Orla’s escape plan is to bike southward along a route to Liverpool that she found in a tour book, then take the ferry to her aunt’s house in Ireland. She has fixated on Ireland because that’s the one place where she felt loved and happy, surrounded by family—ironically, at her mother’s funeral.

On her next attempt to run away from home, Orla is accosted by a filthy, bearded man wrapped in a blanket who claims to be Jesus. When she tracks him down the following evening, this is what she sees:

“He kneels down and picks up a dead duck. He bites his arm and raises the duck to his face. . . . He puts the duck’s beak in his mouth and the duck shakes in his hands. Like mad flapping its wings. The dead duck. Then the duck honks and shakes more.”

And Orla wonders: If this tramp can bring a duck back to life—if he really is Jesus—can he also resurrect her mother?

Suddenly, this book has shifted from Trainspotting to One Hundred Years of Solitude.

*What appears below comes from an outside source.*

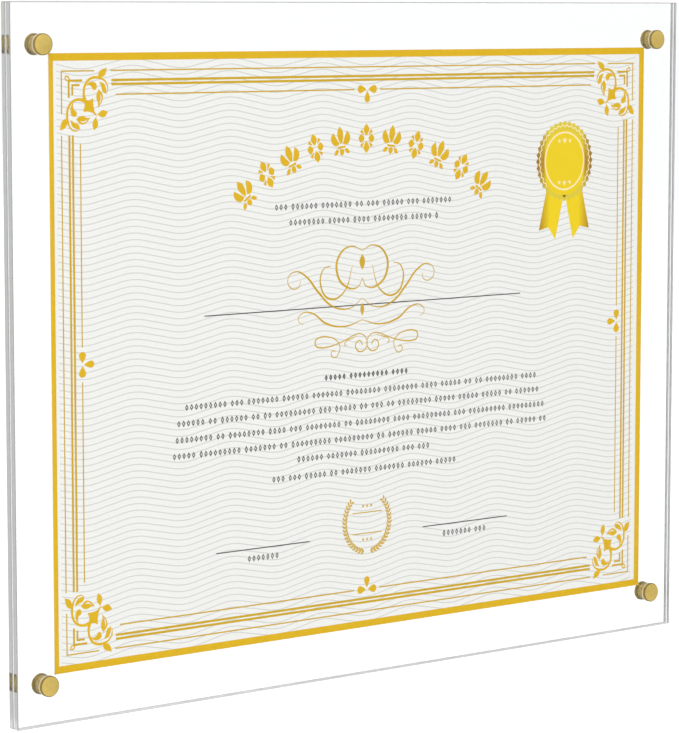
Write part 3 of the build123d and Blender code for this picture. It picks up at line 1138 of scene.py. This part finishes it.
class CERTIFICATE_OT_studs(bpy.types.Operator):
    """Turn the studs and cut their thread"""
    bl_idname = "certificate_frame.studs"
    bl_label = "Threaded studs"

    def execute(self, context):
        fastener = settings().fastener
        low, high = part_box("stud_top_left")
        radius, tip, seat = (high.x - low.x) / 2 / MM, -high.y / MM, -low.y / MM
        root = radius - fastener.thread_depth / MM
        stud = turn_profile("stud", [(root - STUD_TIP_BEVEL, tip), (root, tip + STUD_TIP_BEVEL),
                                     (root, seat - STUD_RELIEF), (radius, seat - STUD_SHOULDER),
                                     (radius, seat)], STUD_SIDES)
        finish_turned(stud, fastener.edge_break / MM)
        pitch, foot = fastener.thread_pitch / MM, root - THREAD_FOOT
        pick()
        bpy.ops.mesh.primitive_circle_add(vertices=3, radius=0.3, fill_type="NGON")
        ridge = bpy.context.object
        ridge.name = "thread"
        section = ((foot, -THREAD_HALF_WIDTH), (radius, 0), (foot, THREAD_HALF_WIDTH))
        for vertex, (x, rise) in zip(ridge.data.vertices, section):
            vertex.co = (x, 0, tip + THREAD_RUNOUT + rise * pitch)
        turns = int((seat - THREAD_END - tip) / pitch)
        modify(ridge, "SCREW", axis="Z", screw_offset=pitch, iterations=turns, steps=THREAD_STEPS,
               render_steps=THREAD_STEPS)
        close_thread(ridge, foot, radius)
        pick(stud, ridge)
        bpy.ops.object.join()
        brass = turned_brass("bright_threaded_brass", fastener.stud_colour, "#CFAF60", 0.3)
        place_at_corners(stud, "stud", "cap_{corner}", brass)
        return {"FINISHED"}


class CERTIFICATE_OT_posts(bpy.types.Operator):
    """Turn the brass posts with flange, sleeve, bore and countersunk floor. The flange is painted a darker
    brass than the sleeve, as painted shade
    """
    bl_idname = "certificate_frame.posts"
    bl_label = "Flanged posts"

    def execute(self, context):
        fastener = settings().fastener
        low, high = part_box("post_top_left")
        flange_radius, end = (high.x - low.x) / 2 / MM, -low.y / MM
        sleeve, bore = fastener.sleeve_radius / MM, fastener.bore_radius / MM
        hole, sink = fastener.screw_hole_radius / MM, fastener.countersink_radius / MM
        flange, floor = fastener.flange_thickness / MM, fastener.floor_thickness / MM
        neck = floor - fastener.countersink_depth / MM
        post = turn_profile("post", [(hole, 0), (flange_radius, 0), (flange_radius, flange), (sleeve, flange),
                                     (sleeve, end), (bore, end), (bore, floor), (sink, floor), (hole, neck)],
                            ROUND_SIDES, closed=True)
        finish_turned(post, fastener.edge_break / MM)
        # Painted shade: the flange gets the darker brass, and the sleeve band has the brass's own colour
        shaded_post_brass = turned_brass("post_brass_painted_shade", fastener.post_shade_colour, "#98874A", 0.55,
                              (low.y, -fastener.flange_thickness, fastener.sleeve_colour))
        place_at_corners(post, "post", "root", shaded_post_brass)
        return {"FINISHED"}


# The studio: softboxes with their place, width, height and watts, which all face the frame's middle. Then
# the depth of a direction over which the room in front turns into the room behind, the cosines from the
# flag's direction over which the room turns into the flag, and the floor's size and how far back it lies
LAMPS = {"key_softbox": ((-0.4, -3.2, 2.2), 1.8, 1.8, 37.0),
         "side_softbox": ((-2.5, -0.7, 0.2), 1.8, 1.0, 15.0)}
BEHIND = -0.25, 0.1
FLAG_EDGE = 0.955, 0.986
FLOOR_SIZE, FLOOR_BACK = 12, 5.1


class CERTIFICATE_OT_studio(bpy.types.Operator):
    """Set up the camera, the white room, the pale floor and the soft lamps"""
    bl_idname = "certificate_frame.studio"
    bl_label = "Studio"

    def execute(self, context):
        stage = settings().stage
        context.scene.view_settings.view_transform = "Standard"
        pick()
        bpy.ops.object.camera_add(location=stage.camera_place,
                                  rotation=(pi / 2 - stage.camera_drop, 0, -stage.camera_yaw))
        camera = context.object
        camera.name = "photo_camera"
        set_all(camera.data, lens=stage.lens, sensor_width=36, sensor_height=36, sensor_fit="AUTO",
                clip_start=0.05)
        camera.data.dof.use_dof = False
        context.scene.camera = camera
        self.light_room(context, stage)
        self.lay_floor(stage)
        for name, (place, wide, high, watts) in LAMPS.items():
            self.hang_lamp(name, place, wide, high, watts)
        return {"FINISHED"}

    def light_room(self, context, stage):
        """White to the eye, and a little brighter where it is seen through the panels or mirrored from behind
        them. Gloss mirrors a darker room in front, with a black flag where the flat faces would catch it."""
        room = bpy.data.worlds.new("white_room")
        context.scene.world = room
        room.use_nodes = True
        tree = room.node_tree
        tree.nodes.clear()
        path = add_node(tree, "LightPath", {}).outputs
        direction = add_node(tree, "TexCoord", {}).outputs["Generated"]
        behind = scaled(tree, along(tree, direction, 1), *BEHIND)
        to_flag = vector(tree, "DOT_PRODUCT", direction, stage.flag_place).outputs["Value"]
        front = scaled(tree, to_flag, *FLAG_EDGE, stage.room_gloss, stage.flag_gloss)
        unturned = calculated(tree, "LESS_THAN", path["Glossy Depth"], 0.5)
        through = calculated(tree, "MAXIMUM", behind, unturned)
        mirrored = between(tree, through, front, stage.behind_gloss)
        bent = calculated(tree, "MAXIMUM", path["Is Glossy Ray"], path["Is Transmission Ray"])
        lit = between(tree, bent, stage.ambient, mirrored)
        strength = between(tree, path["Is Camera Ray"], lit, 1.0)
        white = add_node(tree, "Background", {"Color": linear("#FFFFFF"), "Strength": strength})
        add_node(tree, "OutputWorld", {"Surface": white})

    def lay_floor(self, stage):
        """A wide pale floor below the frame. It glows a little to the eye and through the panels."""
        pick()
        bpy.ops.mesh.primitive_plane_add(size=FLOOR_SIZE,
                                         location=(0, FLOOR_BACK, CAD_BOX[0].z - stage.floor_drop))
        floor = bpy.context.object
        floor.name = "studio_floor"
        material, tree = new_material("pale_studio_floor")
        path = add_node(tree, "LightPath", {}).outputs
        seen = calculated(tree, "MULTIPLY", path["Is Camera Ray"], stage.floor_glow)
        glow = calculated(tree, "MULTIPLY_ADD", path["Is Transmission Ray"], stage.floor_glow_in_glass, seen)
        paint = surface(tree, linear("#F4F4F2"), 0.8, Emission_Color=linear("#FFFFFF"),
                        Emission_Strength=glow)
        dress(floor, close_material(material, paint))

    def hang_lamp(self, name, place, wide, high, watts):
        """A rectangular softbox that faces the frame's middle."""
        pick()
        heading = (-Vector(place)).to_track_quat("-Z", "Y").to_euler()
        bpy.ops.object.light_add(type="AREA", location=place, rotation=heading)
        lamp = bpy.context.object
        lamp.name = name
        set_all(lamp.data, shape="RECTANGLE", size=wide, size_y=high, energy=watts)


class CertificateFrameSettings(bpy.types.PropertyGroup):
    print: PointerProperty(type=PrintSettings, name="Print", description="Inks and wave ground of the card")
    fastener: PointerProperty(type=FastenerSettings, name="Fasteners", description="Turned brass pieces")
    panel: PointerProperty(type=PanelSettings, name="Panels", description="Acrylic panels")
    stage: PointerProperty(type=StageSettings, name="Studio", description="Camera, room and floor")


STEPS = (CERTIFICATE_OT_studio, CERTIFICATE_OT_panels, CERTIFICATE_OT_wave_ground, CERTIFICATE_OT_border,
         CERTIFICATE_OT_corner_ornaments, CERTIFICATE_OT_trefoils, CERTIFICATE_OT_title,
         CERTIFICATE_OT_text_rows, CERTIFICATE_OT_flourishes, CERTIFICATE_OT_seal, CERTIFICATE_OT_laurel,
         CERTIFICATE_OT_caps, CERTIFICATE_OT_studs, CERTIFICATE_OT_posts)


class CERTIFICATE_PT_frame(bpy.types.Panel):
    """The steps that build the dressed frame, in their order"""
    bl_idname = "CERTIFICATE_PT_frame"
    bl_label = "Certificate frame"
    bl_space_type = "VIEW_3D"
    bl_region_type = "UI"
    bl_category = "Certificate frame"

    def draw(self, context):
        for step in STEPS:
            self.layout.operator(step.bl_idname)


GROUPS = (PrintSettings, FastenerSettings, PanelSettings, StageSettings, CertificateFrameSettings)


def register():
    for entry in GROUPS + STEPS + (CERTIFICATE_PT_frame,):
        bpy.utils.register_class(entry)
    bpy.types.Scene.certificate_frame = PointerProperty(type=CertificateFrameSettings)


def unregister():
    del bpy.types.Scene.certificate_frame
    for entry in reversed(GROUPS + STEPS + (CERTIFICATE_PT_frame,)):
        bpy.utils.unregister_class(entry)


def main():
    register()
    for step in STEPS:
        getattr(bpy.ops.certificate_frame, step.bl_idname.split(".")[1])()


if __name__ == "__main__":
    main()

What grounds The Gospel of Orla in the world of real-realism, not magical realism, is Orla’s wonderfully vivid voice. Author Eoghan Walls is an award-winning Irish poet, and Orla’s stream-of-consciousness sings with a carefully crafted combination of music and the genuine workings of a teenager’s mind:

“But they know me at Lancaster but they don’t know me in Morecambe and it is only what a ten-mile walk which I reckon I could do in one night all I would need is more cash but actually less provisions so it balances out.”

As well, Orla is fearlessly honest in describing what she encounters, calling on all five senses – sometimes, perhaps, beyond what a reader wants to stomach.

If Orla sometimes stumbles into the cliché of an alienated, working-class youth, her voice and the mystery of her experience make this novel a compelling, unique read.